Ceres tiene siete años. Son las nueve de la noche y su madre la insta a que se lave los dientes y se vaya a la cama. Ella quiere ver la tele un poco más. "Venga, cariño", le dice su padre, "que mañana vas a tener mucho sueño y lo pasarás mal en el cole".

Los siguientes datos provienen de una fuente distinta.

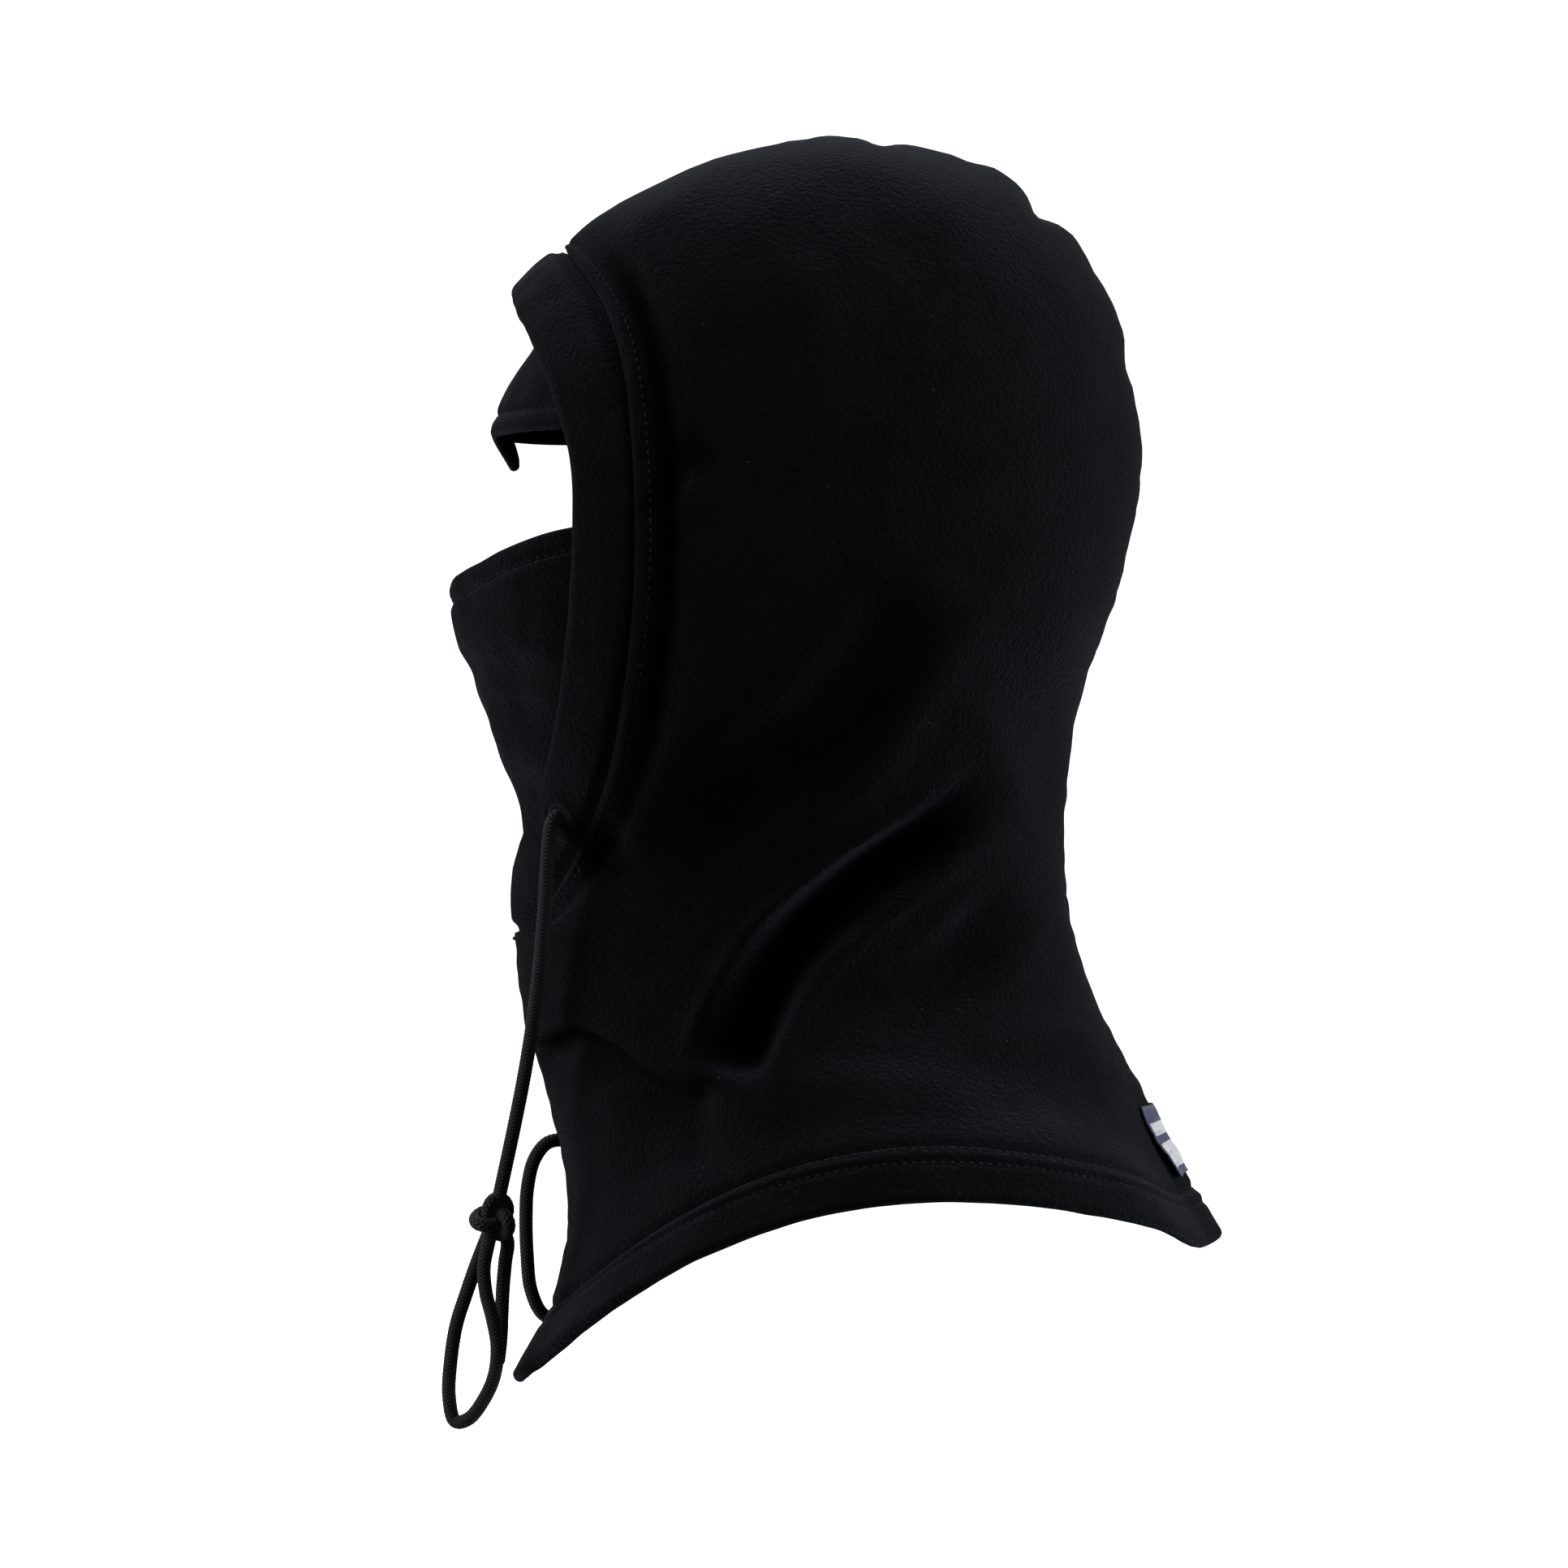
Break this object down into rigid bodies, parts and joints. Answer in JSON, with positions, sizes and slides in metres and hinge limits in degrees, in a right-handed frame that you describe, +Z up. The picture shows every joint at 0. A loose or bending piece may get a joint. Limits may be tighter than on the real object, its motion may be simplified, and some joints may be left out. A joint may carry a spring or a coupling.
{
  "type": "balaclava",
  "caption": "Fleece balaclava: hood with a drawcord casing round the face, inner mask with an open eye band, and a flared bib with a turned hem.",
  "frame": {"origin": "middle of the wearer's head at eye level, where the head carries the hood", "axes": "+Z up, the face looks along -Y, +X is the wearer's left"},
  "size_m": [0.21, 0.2761, 0.4539],
  "materials": {
    "fleece": "brushed fleece pile, matt",
    "mask_fleece": "brushed fleece pile, matt",
    "cord": "braided polyester",
    "thread": "spun thread",
    "label": "woven satin stripes"
  },
  "bodies": {
    "hood": {"hood_panel_left": "fleece", "hood_panel_right": "fleece", "bib_hem_left": "fleece", "bib_hem_right": "fleece", "casing_left": "fleece", "casing_right": "fleece", "mask_panel": "mask_fleece", "brow_hem": "mask_fleece", "brow_panel": "mask_fleece", "drawcord_in_casing": "cord", "buttonhole_left": "thread", "buttonhole_right": "thread", "centre_back_seam": "thread", "front_neck_seam": "thread", "woven_label": "label"},
    "mask_edge": {"mask_top_hem": "mask_fleece"},
    "left_tail": {"cord_tail_left": "cord"},
    "left_knot": {"cord_knot_left": "cord", "cord_loop_left": "cord", "cord_end_left": "cord"},
    "right_tail": {"cord_tail_right": "cord"},
    "right_knot": {"cord_knot_right": "cord", "cord_loop_right": "cord", "cord_end_right": "cord"}
  },
  "joints": [
    {"name": "mask_pull_down", "type": "hinge", "parent": "hood", "child": "mask_edge", "pos_m": [0, -0.062, -0.015], "axis": [1, 0, 0], "range_deg": [0, 45], "deforming": ["mask_panel"]},
    {"name": "left_tail_swing", "type": "hinge", "parent": "hood", "child": "left_tail", "pos_m": [0.0462, -0.0883, -0.1164], "axis": [-1, 0, 0], "range_deg": [0, 50]},
    {"name": "left_cord_draw", "type": "slide", "parent": "left_tail", "child": "left_knot", "axis": [-0.0858, -0.1574, -0.9838], "range_m": [0, 0.05], "deforming": ["cord_tail_left"]},
    {"name": "right_tail_swing", "type": "hinge", "parent": "hood", "child": "right_tail", "pos_m": [-0.0462, -0.0883, -0.1164], "axis": [-1, 0, 0], "range_deg": [0, 50]},
    {"name": "right_cord_draw", "type": "slide", "parent": "right_tail", "child": "right_knot", "axis": [-0.0302, -0.4227, -0.9058], "range_m": [0, 0.05], "deforming": ["cord_tail_right"]}
  ]
}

En el colegio nadie se llama como ella. Le hubiera gustado llamarse Susana, o Patricia; aunque últimamente, sólo a veces, empieza a no disgustarle tanto tener un nombre tan único. Muchas veces le han contado sus padres que Ceres era una diosa que enseñó a los humanos a sembrar semillas en el campo, a cuidar y regar los brotes nacidos de ellas, a recolectar los frutos o las plantas mismas para alimentarse o hacer medicinas... Bueno, tener nombre de diosa no está tan mal. "Ser diosa es más que ser princesa, más que ser reina, ¿no, mamá?", le pregunta a su madre, ya en la cama, mientras ésta la está arropando y le está dando un beso de buenas noches. "Pero, ¿más qué?", contesta la mamá con ternura retirándole el pelo de la cara en una caricia. "No sé, más... más...". Aunque sabe lo que quiere decir, Ceres aún no tiene en su vocabulario la palabra que busca; su madre la ayuda: "¿Poderosa?". "¡Sí, eso!". "Pues seguramente sí, pero... ¿tú crees que es bueno tener mucho poder?". "¡Sííí!". "¿Y si alguien muy malo o muy egoísta tiene mucho poder?". "Mmmm... Pero Ceres era buena, porque enseñó a las personas a sembrar en la tierra para que luego nacieran plantas y...". "A cultivar, se dice cultivar".

Cultivar. Poder. Ceres se duerme con dos palabras recién aprendidas, dos palabras que han entrado en su ser de la mano y que ya siempre, incluso cuando no recuerde en qué momento o por qué sucedió, permanecerán en su mente y en su corazón vinculadas.